[3D code data]

********************

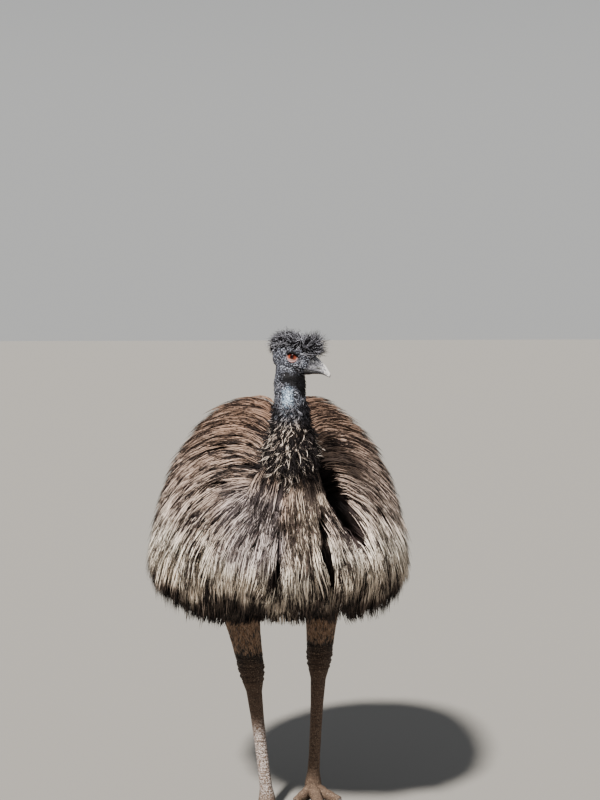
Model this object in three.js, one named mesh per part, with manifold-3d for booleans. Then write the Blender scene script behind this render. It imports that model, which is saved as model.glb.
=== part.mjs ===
// A life-size emu standing still, its weight on both feet, the right one a step ahead, and its head turned
// to its left. Millimetres, +Z up. The bird faces -Y and its left side is +X.
import * as THREE from "three";
import { mergeVertices } from "three/addons/utils/BufferGeometryUtils.js";
import Module from "manifold-3d";

const wasm = await Module();
wasm.setup();

// Driving dimensions of the plumage, an upright dome with a long back.
const BACK_Z = 1214; // highest point of the back
const HEM_Z = 535; // lowest feather tips
const CENTRE_Y = 60; // where the back is highest
const HALF_WIDTH = 365;
const WIDEST_Z = 680;
const CHEST_REACH = 490; // from the centre to the front of the breast
const CHEST_Z = 840;
const TAIL_REACH = 480; // from the centre to the rearmost tail feathers
const TAIL_Z = 690;
const ROUNDNESS = 2.15; // exponent of a level slice through the body
const CORE_DEPTH = 50; // from the feather tips to the inner body, half of the coat
const FEATHER_LENGTH = 215;
const FEATHER_HALF_WIDTH = 43;
const FEATHER_THICKNESS = 7;
const FEATHER_COUNT = 184; // over a whole ball, the belly's left out
const BELLY_TUFT_COUNT = 16;
const BELLY_Z = 600; // level underside that the legs come out of
const GAP = 0.3; // between parts that meet
const CREST_COUNT = 21;
const RUFF_COUNT = 27;

// Driving dimensions of the legs and feet.
const HOCK_Z = 405;
const ANKLE_Z = 48;
const LEGS = {
  right: { side: -1, foot: [-33, 60], hock: [-74, 130], top: [-114, 53] },
  left: { side: 1, foot: [112, 190], hock: [137, 258], top: [140, 179] },
};
const TOES = [
  { name: "inner", length: 104, turn: -34, width: 15 },
  { name: "middle", length: 146, turn: 2, width: 18 },
  { name: "outer", length: 112, turn: 36, width: 15 },
];
const CLAW_LENGTH = 27;
const SCUTE_RISE = 1.6; // of the plates down the front of each shank and toe
const SHANK_SCUTES = 10;
const TOE_SCUTES = 4;

// Driving dimensions of the head, in its own frame: x forward from between the eyes, y left, z up.
const EYES_AT = [9, -456, 1320];
const HEAD_TURN = 58; // degrees to the bird's left
const HEAD_DIP = 11;
const BILL_BASE = 40;
const BILL_TIP = 96;
const MOUTH_Z = -21.5;
const MOUTH_GAP = 1;
const EYE_RADIUS = 14.5;
const EYE_Y = 19.5;
const EYE_Z = 2;

const FEATHER = new THREE.MeshStandardMaterial({ color: 0x5a4a3d, roughness: 0.9, metalness: 0 });
const BREAST = new THREE.MeshStandardMaterial({ color: 0x9a8f84, roughness: 0.9, metalness: 0 });
const HAIR = new THREE.MeshStandardMaterial({ color: 0x1f1e20, roughness: 0.85, metalness: 0 });
const NECK_SKIN = new THREE.MeshStandardMaterial({ color: 0x6d8298, roughness: 0.6, metalness: 0 });
const LEG_SKIN = new THREE.MeshStandardMaterial({ color: 0x5b4a3c, roughness: 0.7, metalness: 0 });
const BILL = new THREE.MeshStandardMaterial({ color: 0x3c3d40, roughness: 0.45, metalness: 0 });
const CLAW = new THREE.MeshStandardMaterial({ color: 0x1b1a19, roughness: 0.4, metalness: 0 });
const EYE = new THREE.MeshStandardMaterial({ color: 0x9a3d1c, roughness: 0.1, metalness: 0 });

const point = (x, y, z) => new THREE.Vector3(x, y, z);
const lerp = THREE.MathUtils.lerp;
const smooth = (points) => new THREE.CatmullRomCurve3(points, false, "centripetal");
const GOLDEN_ANGLE = Math.PI * (3 - Math.sqrt(5)); // spreads places evenly over a disc or a ball

// A solid from a closed geometry, turned so that its faces point out.
function solidOf(geometry) {
  const bare = new THREE.BufferGeometry().setAttribute("position", geometry.getAttribute("position"));
  bare.setIndex(geometry.index);
  const merged = mergeVertices(bare, 1e-3);
  const corners = new Uint32Array(merged.index.array);
  const at = merged.getAttribute("position");
  const [a, b, c] = [point(), point(), point()];
  let volume = 0;
  for (let i = 0; i < corners.length; i += 3) {
    a.fromBufferAttribute(at, corners[i]);
    b.fromBufferAttribute(at, corners[i + 1]);
    c.fromBufferAttribute(at, corners[i + 2]);
    volume += a.dot(b.cross(c));
  }
  if (volume < 0) corners.reverse();
  return new wasm.Manifold(new wasm.Mesh({ numProp: 3, vertProperties: at.array, triVerts: corners }));
}

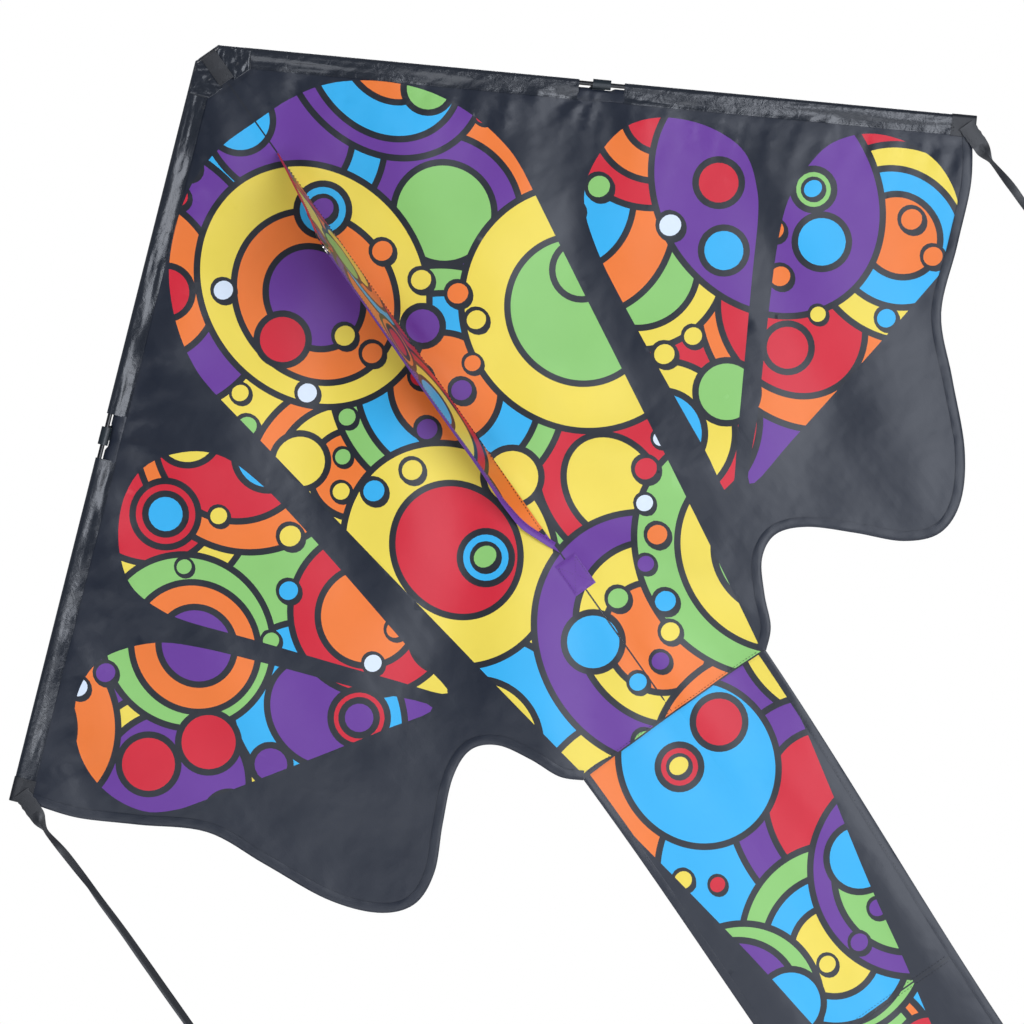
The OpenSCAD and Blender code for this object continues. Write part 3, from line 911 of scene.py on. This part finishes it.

********************

• DIRECTIVE: Quote only the stretch of lines that starts the data above and ends with the line containing "wasm.setup();", both included.

• RESULT OF THIS TASK:
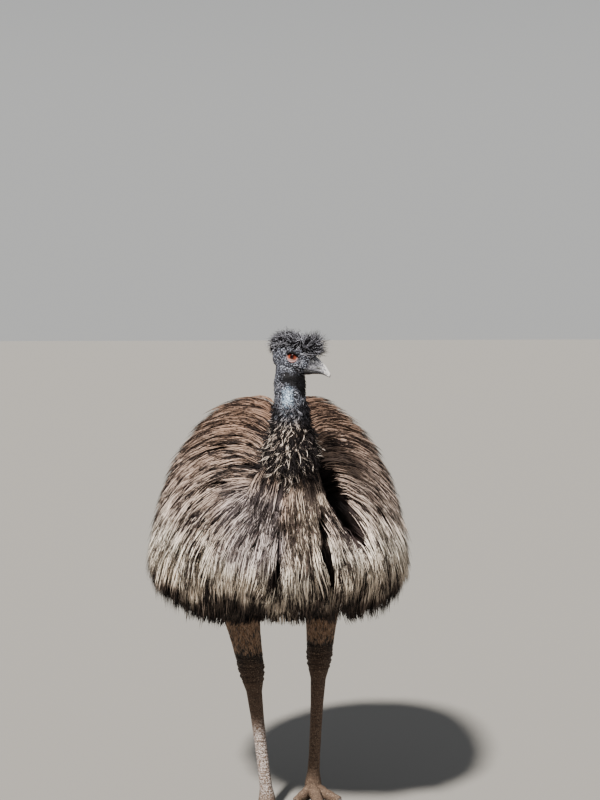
Model this object in three.js, one named mesh per part, with manifold-3d for booleans. Then write the Blender scene script behind this render. It imports that model, which is saved as model.glb.
=== part.mjs ===
// A life-size emu standing still, its weight on both feet, the right one a step ahead, and its head turned
// to its left. Millimetres, +Z up. The bird faces -Y and its left side is +X.
import * as THREE from "three";
import { mergeVertices } from "three/addons/utils/BufferGeometryUtils.js";
import Module from "manifold-3d";

const wasm = await Module();
wasm.setup();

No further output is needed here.